Quelques mètres devant moi, j’aperçois mon interlocuteur faire la bise à quelqu’un puis disparaitre. Je ne le reverrai plus. Sur deux écrans passent la même vidéo. Difficile de savoir si le clip est passé et date d’une vingtaine d’années ou si la qualité de la VHS a été abandonnée dans quelque terrain vague. Après un chanteur qui se déhanche de façon rétro, des hommes en treillis et torse nu dansent sur scène du coupé-décalé   avec une gestuelle et une fierté martiales. Certains se jettent par terre et se remettent sur pied sans le moindre tourment et prêts à recommencer. Je suis le seul être captivé. Je suis époustouflé devant cette découverte pourtant datée. Bien entendu, je savais ce qu’était le coupé-décalé. Mais j’y vois désormais une vitalité cachée aux yeux du plus grand nombre dans cette ville et néanmoins banale dans ce restaurant. Dans ce restaurant, nous sommes en Côte d’Ivoire ou quelque part en Afrique noire. De l’autre côté de la frontière, en traversant la rue, un restaurant béninois désert avec seulement trois clients. Lorsque je tourne un peu la tête dans la salle, une femme, parmi les clients, me regarde. Je crois avoir été reconnu à ma façon de me tenir. Je ne suis pas d’ici. En Guadeloupe, rien qu’à notre façon de marcher, il est possible de savoir si l’on est du pays ou si l’on « vient de France ». Alors, ici, parmi tous ces locaux, je ne me fais aucune illusion.

La serveuse me demande ce que je veux emporter. Elle me répond que la machine à carte ne marche pas. Elle me la désigne dans un coin près de la caisse. Comme si le simple fait pour moi de la voir valait confirmation de ses dires. Je la crois. Je la remercie et m’en vais en lui disant que je vais revenir. Une fois dehors, je change d’avis. Je n’ai pas envie d’aller chercher de l’argent dans un distributeur.

 

Quand je reviens sans mon sac quelques minutes plus tard, un homme blanc passe devant le restaurant sans s’arrêter. Il sait où aller alors qu’il s’éloigne aussi facilement qu’une raie Manta. Assez grand, blouson noir, pantalon noir, il est alors pour moi le reflet d’un monde qui passe devant un autre monde sans le percevoir ou s’en émouvoir. Comme lui, je fais de même tous les jours et, ce, plusieurs fois par jour. Depuis des années. Cela fait plus de neuf ans que je passe près de ce restaurant dans le 18ème arrondissement de Paris. Et c’est la première fois que j’y entre.

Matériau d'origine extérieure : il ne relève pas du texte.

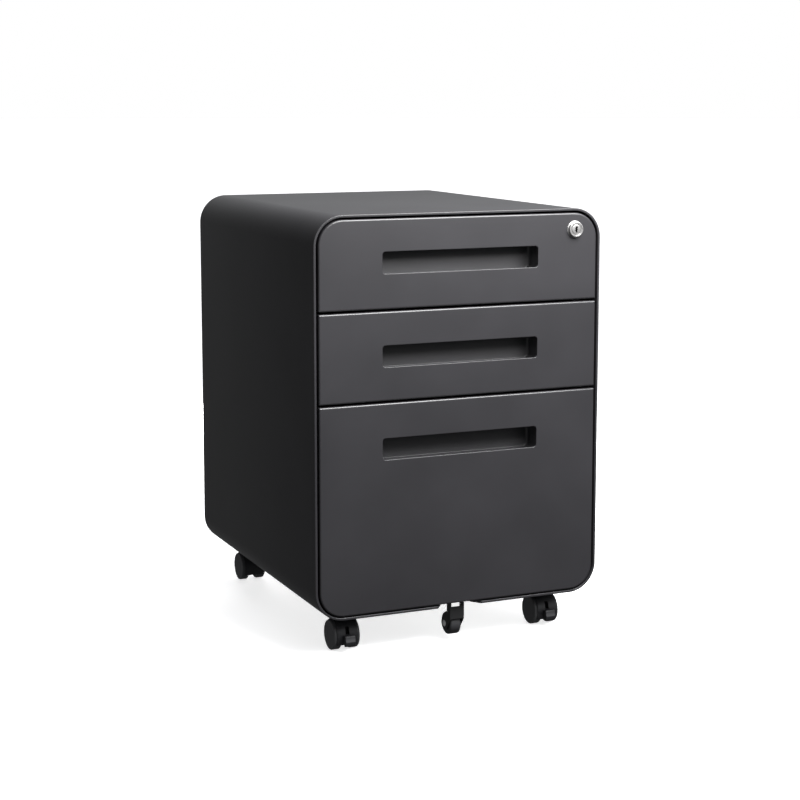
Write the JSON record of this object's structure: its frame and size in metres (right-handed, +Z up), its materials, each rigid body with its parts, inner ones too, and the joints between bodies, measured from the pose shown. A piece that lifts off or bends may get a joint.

Je pense à Basquiat et à ses voyages en Afrique. Mais impossible d’en discuter avec la serveuse quand elle m’apporte mon repas enveloppé dans plusieurs feuilles d’aluminium disposées dans un sac en plastique. Quatre exactement. Une pour les « condiments », une pour le piment, une pour l’Attieke, et une pour le poisson. Entretemps, j’ai lu l’avis des instances sanitaires qui ont inspecté le restaurant :

« Etat satisfaisant ».

 

Au moment de partir, je guette un sourire de celui qui semble être le patron et qui tient la caisse. Il a alors dans les mains quelques billets. Mais celui-ci n’a de sourire que pour son argent – ce soir, les affaires sont sans doute très bonnes- et s’il me regarde, c’est plutôt avec étonnement voire un peu de méfiance : je pourrais peut-être convoiter sa richesse du soir. Je renonce très vite aux politesses d’usage lorsque, ravi, le client servi s’en va.

Dans mon service, une fois les quatre feuilles d’aluminium dépliées sur la table, je découvre un repas pour deux personnes. Mais ma collègue et amie a déjà mangé. Néanmoins, elle est tentée par les « condiments ». Elle déchante en les goûtant. Ceux-ci sont constitués d’un piment cru, vert, serpent au venin assez puissant qui me surprend aussi en dépit de mon éducation culinaire. A côté, le piment officiel fourni avec le repas fait figure de sauce tomate. Mais le repas est bon. Le voyage en Afrique a lieu pour 15 euros.

 

J’ai ensuite un petit peu d’appréhension compte tenu de ce que je ressens dans mon estomac. Mais le lendemain et les jours suivants, je suis encore vivant.

Franck Unimon, ce dimanche 30 décembre 2018.